Recorded information:
·····

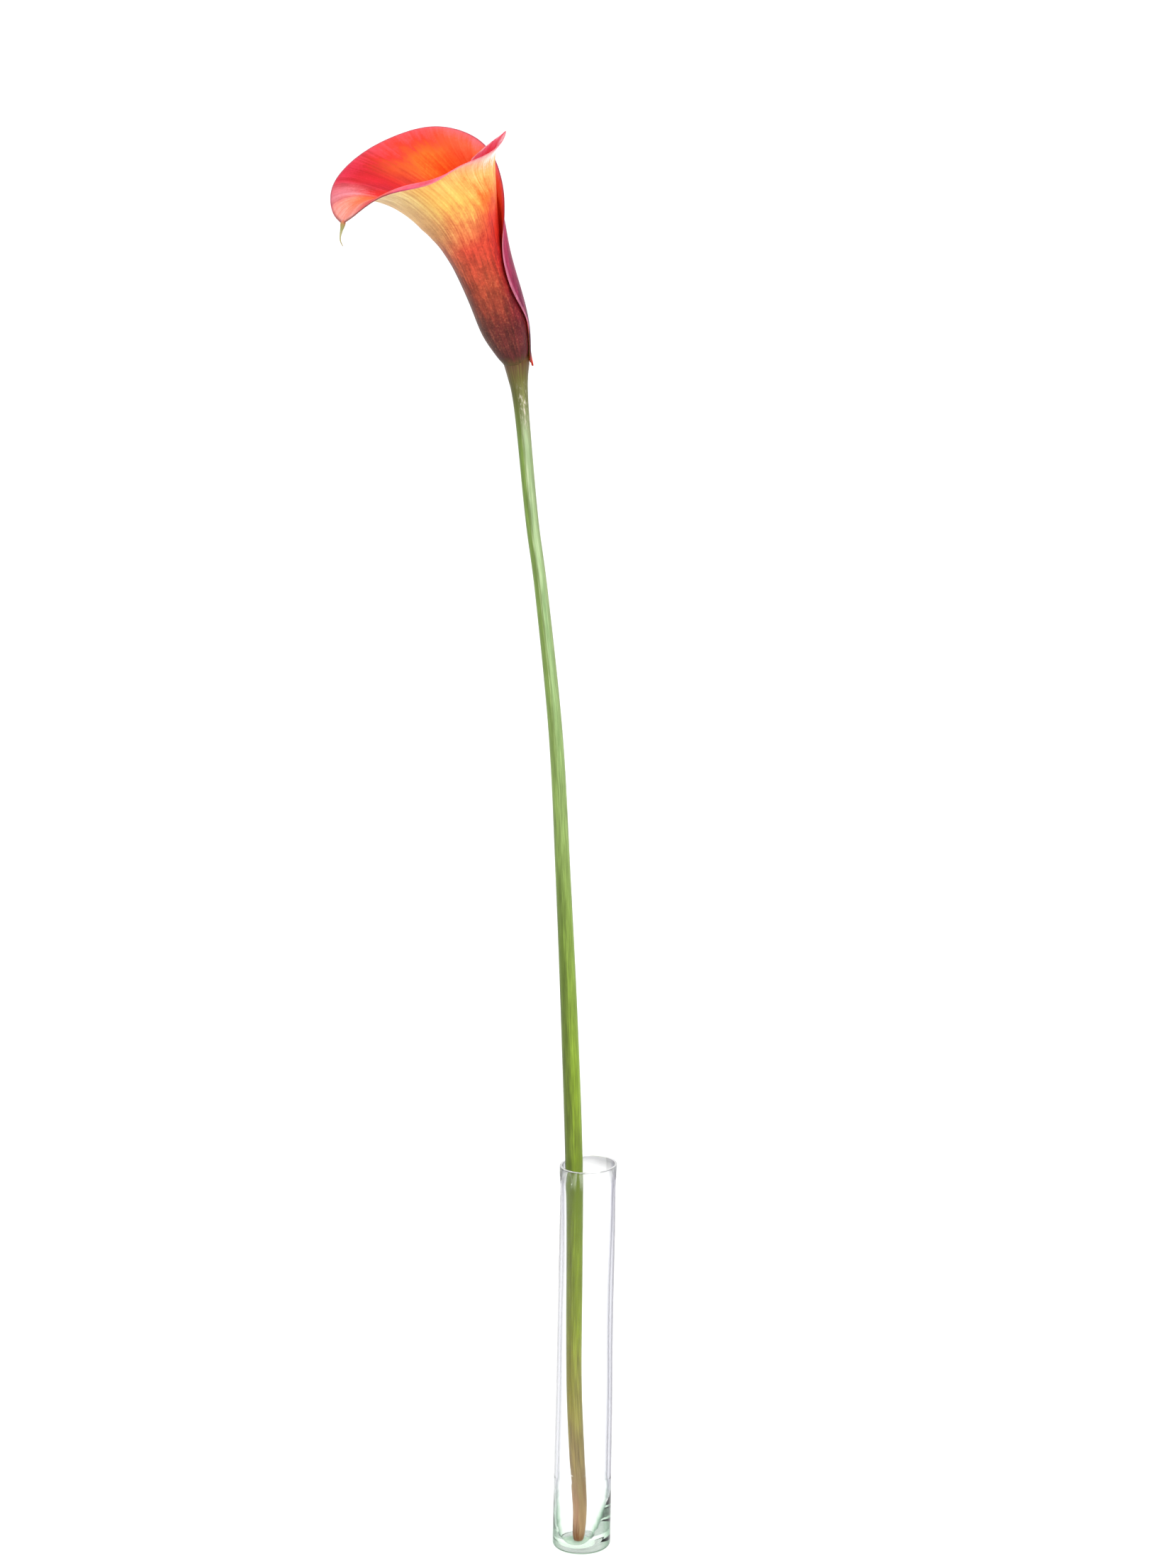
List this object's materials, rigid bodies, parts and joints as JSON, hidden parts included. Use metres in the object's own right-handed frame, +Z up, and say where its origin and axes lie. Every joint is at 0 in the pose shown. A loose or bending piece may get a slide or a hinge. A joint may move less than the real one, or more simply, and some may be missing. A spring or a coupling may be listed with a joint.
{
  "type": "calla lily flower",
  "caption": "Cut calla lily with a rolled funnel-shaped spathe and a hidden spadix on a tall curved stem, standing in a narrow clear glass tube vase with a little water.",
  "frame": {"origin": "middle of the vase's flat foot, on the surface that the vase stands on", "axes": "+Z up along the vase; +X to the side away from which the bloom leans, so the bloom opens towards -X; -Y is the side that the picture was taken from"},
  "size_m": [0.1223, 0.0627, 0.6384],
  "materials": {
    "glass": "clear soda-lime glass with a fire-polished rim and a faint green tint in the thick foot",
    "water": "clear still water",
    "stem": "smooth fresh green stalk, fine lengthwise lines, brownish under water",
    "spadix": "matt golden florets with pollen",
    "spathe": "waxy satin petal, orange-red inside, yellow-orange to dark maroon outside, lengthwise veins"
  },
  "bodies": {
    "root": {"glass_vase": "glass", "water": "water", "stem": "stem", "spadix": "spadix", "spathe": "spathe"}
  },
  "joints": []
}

·····

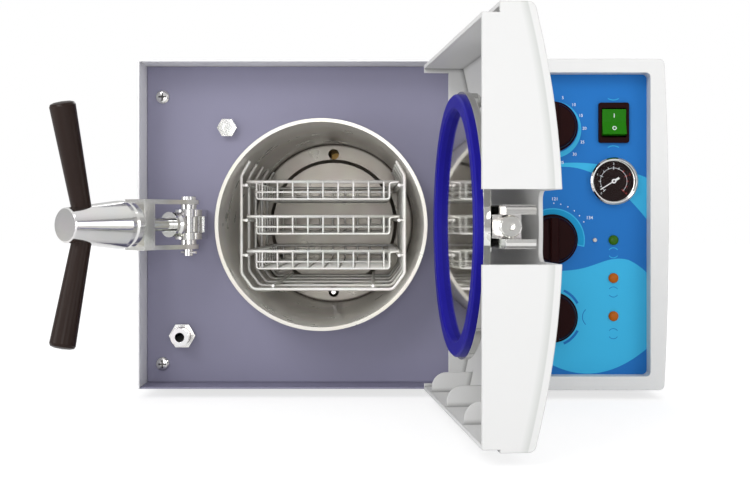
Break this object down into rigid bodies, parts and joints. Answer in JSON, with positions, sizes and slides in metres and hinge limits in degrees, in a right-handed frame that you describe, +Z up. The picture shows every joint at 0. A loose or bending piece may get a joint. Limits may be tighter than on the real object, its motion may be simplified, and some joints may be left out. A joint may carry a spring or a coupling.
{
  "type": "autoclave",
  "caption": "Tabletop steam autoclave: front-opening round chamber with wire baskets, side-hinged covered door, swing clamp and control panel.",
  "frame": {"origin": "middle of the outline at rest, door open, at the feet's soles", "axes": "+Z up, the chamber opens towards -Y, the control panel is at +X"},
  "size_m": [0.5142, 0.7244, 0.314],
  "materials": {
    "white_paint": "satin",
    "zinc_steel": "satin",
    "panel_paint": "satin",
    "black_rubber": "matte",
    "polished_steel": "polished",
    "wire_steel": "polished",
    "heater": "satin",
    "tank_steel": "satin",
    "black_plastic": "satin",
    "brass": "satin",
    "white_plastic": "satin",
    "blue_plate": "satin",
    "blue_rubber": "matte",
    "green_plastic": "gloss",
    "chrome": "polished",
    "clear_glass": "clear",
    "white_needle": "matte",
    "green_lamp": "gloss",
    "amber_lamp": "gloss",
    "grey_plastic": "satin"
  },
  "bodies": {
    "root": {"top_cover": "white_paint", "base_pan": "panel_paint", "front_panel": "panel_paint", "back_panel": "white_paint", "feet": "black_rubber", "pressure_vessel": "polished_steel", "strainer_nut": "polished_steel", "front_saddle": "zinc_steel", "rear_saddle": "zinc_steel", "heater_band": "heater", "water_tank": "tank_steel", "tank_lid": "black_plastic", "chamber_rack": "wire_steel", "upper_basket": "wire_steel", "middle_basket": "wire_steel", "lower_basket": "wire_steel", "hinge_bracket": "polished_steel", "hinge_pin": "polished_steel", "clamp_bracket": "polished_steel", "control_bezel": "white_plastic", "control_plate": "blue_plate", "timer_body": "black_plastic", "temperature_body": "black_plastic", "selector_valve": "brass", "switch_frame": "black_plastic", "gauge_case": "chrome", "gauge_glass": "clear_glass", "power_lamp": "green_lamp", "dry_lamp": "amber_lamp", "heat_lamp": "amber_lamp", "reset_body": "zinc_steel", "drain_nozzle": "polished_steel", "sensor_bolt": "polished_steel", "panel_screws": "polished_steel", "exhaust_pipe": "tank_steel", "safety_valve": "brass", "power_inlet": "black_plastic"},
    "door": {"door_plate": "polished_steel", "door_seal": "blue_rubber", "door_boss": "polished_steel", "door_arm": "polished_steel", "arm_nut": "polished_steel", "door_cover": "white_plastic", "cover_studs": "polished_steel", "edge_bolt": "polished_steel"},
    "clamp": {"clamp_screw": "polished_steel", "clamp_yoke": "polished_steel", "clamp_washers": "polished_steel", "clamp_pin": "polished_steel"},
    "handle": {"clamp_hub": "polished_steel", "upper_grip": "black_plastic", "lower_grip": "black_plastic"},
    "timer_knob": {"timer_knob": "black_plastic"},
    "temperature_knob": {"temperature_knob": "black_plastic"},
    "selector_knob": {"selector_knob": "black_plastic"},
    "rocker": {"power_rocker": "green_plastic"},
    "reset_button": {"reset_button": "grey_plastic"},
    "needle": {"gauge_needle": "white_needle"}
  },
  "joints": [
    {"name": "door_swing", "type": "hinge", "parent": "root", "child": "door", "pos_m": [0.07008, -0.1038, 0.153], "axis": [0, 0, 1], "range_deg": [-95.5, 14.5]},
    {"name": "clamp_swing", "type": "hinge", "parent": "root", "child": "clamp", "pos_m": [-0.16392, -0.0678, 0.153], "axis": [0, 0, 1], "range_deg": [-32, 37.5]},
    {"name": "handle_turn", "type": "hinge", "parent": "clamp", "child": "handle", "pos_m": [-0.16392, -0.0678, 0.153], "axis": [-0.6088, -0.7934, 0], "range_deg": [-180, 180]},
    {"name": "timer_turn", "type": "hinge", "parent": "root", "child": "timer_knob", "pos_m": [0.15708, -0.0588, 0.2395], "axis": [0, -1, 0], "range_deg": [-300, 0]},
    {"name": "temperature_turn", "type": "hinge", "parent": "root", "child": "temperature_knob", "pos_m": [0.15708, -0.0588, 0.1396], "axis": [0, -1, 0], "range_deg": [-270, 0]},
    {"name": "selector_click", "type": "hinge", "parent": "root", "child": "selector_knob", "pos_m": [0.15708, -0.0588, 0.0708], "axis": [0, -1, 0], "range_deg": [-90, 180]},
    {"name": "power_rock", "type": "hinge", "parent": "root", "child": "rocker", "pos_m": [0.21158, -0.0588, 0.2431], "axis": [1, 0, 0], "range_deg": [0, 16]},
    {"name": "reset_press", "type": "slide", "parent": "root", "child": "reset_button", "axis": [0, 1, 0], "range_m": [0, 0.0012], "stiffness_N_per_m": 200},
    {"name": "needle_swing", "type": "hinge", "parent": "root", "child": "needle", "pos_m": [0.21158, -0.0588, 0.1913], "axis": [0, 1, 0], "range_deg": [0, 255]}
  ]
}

·····

What to produce: Filter the listing for the word "hidden" and copy every line that holds it.

Exercise response:
List this object's materials, rigid bodies, parts and joints as JSON, hidden parts included. Use metres in the object's own right-handed frame, +Z up, and say where its origin and axes lie. Every joint is at 0 in the pose shown. A loose or bending piece may get a slide or a hinge. A joint may move less than the real one, or more simply, and some may be missing. A spring or a coupling may be listed with a joint.
  "caption": "Cut calla lily with a rolled funnel-shaped spathe and a hidden spadix on a tall curved stem, standing in a narrow clear glass tube vase with a little water.",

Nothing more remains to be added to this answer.